→ Set task: Reproduce the material in full, exactly as written.

☆ ☆ ☆ ☆ ☆ ☆ ☆

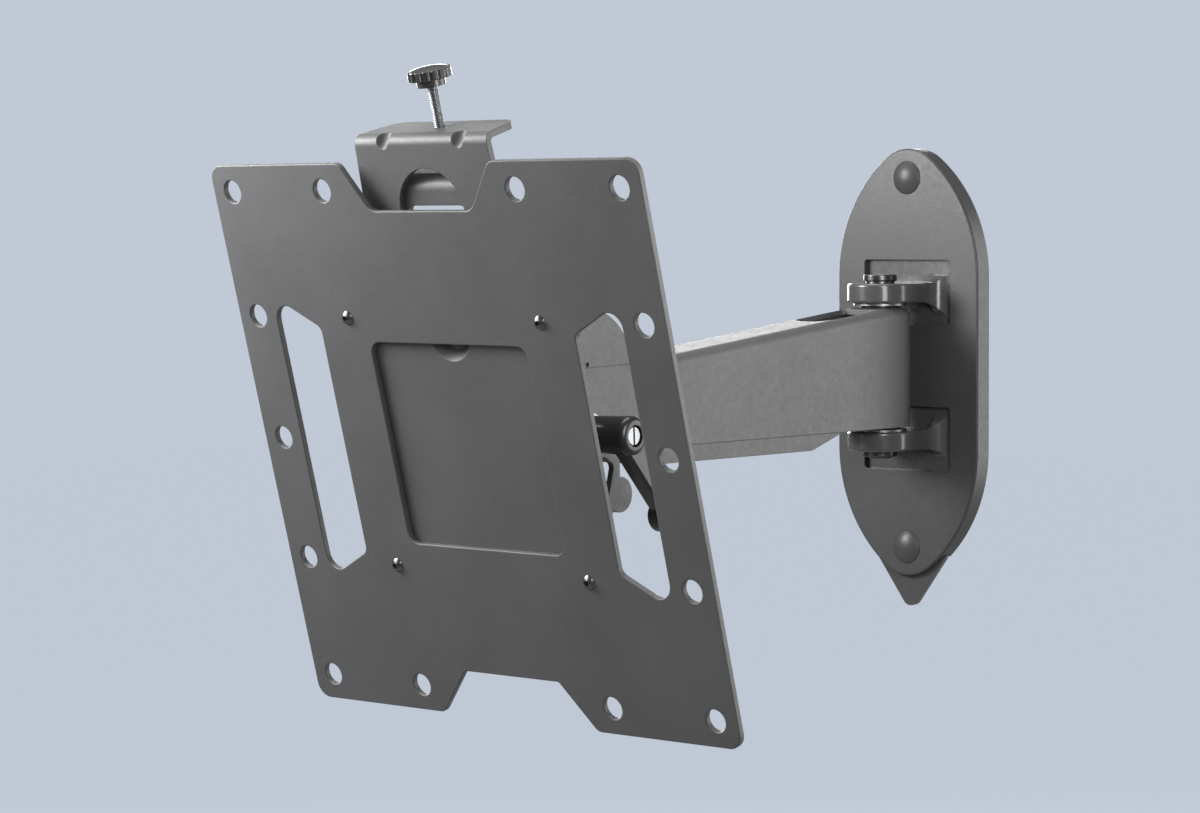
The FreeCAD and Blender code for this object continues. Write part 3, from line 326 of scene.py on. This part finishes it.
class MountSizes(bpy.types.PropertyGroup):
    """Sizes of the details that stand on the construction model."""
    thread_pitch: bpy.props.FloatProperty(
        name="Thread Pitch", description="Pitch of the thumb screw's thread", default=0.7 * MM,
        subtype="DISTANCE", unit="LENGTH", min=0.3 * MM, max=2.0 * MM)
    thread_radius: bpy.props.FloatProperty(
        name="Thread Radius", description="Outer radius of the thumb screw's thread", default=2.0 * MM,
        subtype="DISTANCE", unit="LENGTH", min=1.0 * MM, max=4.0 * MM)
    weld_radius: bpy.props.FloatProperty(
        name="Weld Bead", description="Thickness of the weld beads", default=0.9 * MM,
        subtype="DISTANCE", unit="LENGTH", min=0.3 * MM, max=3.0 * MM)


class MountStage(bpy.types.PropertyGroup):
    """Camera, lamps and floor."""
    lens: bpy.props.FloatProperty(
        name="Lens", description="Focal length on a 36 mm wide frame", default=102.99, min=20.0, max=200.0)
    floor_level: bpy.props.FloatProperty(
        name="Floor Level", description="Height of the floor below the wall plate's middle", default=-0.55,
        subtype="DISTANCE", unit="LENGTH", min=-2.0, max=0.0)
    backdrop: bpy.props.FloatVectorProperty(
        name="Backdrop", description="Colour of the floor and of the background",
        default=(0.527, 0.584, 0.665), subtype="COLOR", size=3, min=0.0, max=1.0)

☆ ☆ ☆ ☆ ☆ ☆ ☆

→ Solution to this problem:
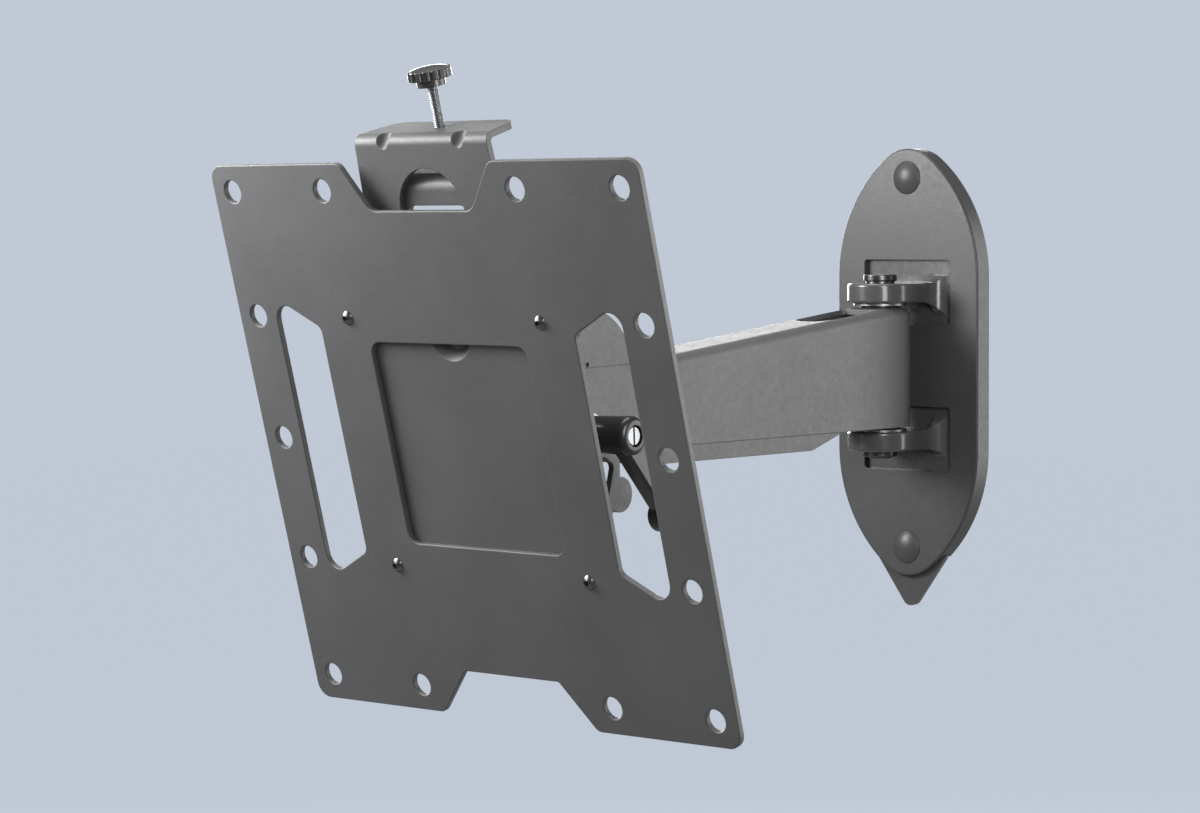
The FreeCAD and Blender code for this object continues. Write part 3, from line 326 of scene.py on. This part finishes it.
class MountSizes(bpy.types.PropertyGroup):
    """Sizes of the details that stand on the construction model."""
    thread_pitch: bpy.props.FloatProperty(
        name="Thread Pitch", description="Pitch of the thumb screw's thread", default=0.7 * MM,
        subtype="DISTANCE", unit="LENGTH", min=0.3 * MM, max=2.0 * MM)
    thread_radius: bpy.props.FloatProperty(
        name="Thread Radius", description="Outer radius of the thumb screw's thread", default=2.0 * MM,
        subtype="DISTANCE", unit="LENGTH", min=1.0 * MM, max=4.0 * MM)
    weld_radius: bpy.props.FloatProperty(
        name="Weld Bead", description="Thickness of the weld beads", default=0.9 * MM,
        subtype="DISTANCE", unit="LENGTH", min=0.3 * MM, max=3.0 * MM)


class MountStage(bpy.types.PropertyGroup):
    """Camera, lamps and floor."""
    lens: bpy.props.FloatProperty(
        name="Lens", description="Focal length on a 36 mm wide frame", default=102.99, min=20.0, max=200.0)
    floor_level: bpy.props.FloatProperty(
        name="Floor Level", description="Height of the floor below the wall plate's middle", default=-0.55,
        subtype="DISTANCE", unit="LENGTH", min=-2.0, max=0.0)
    backdrop: bpy.props.FloatVectorProperty(
        name="Backdrop", description="Colour of the floor and of the background",
        default=(0.527, 0.584, 0.665), subtype="COLOR", size=3, min=0.0, max=1.0)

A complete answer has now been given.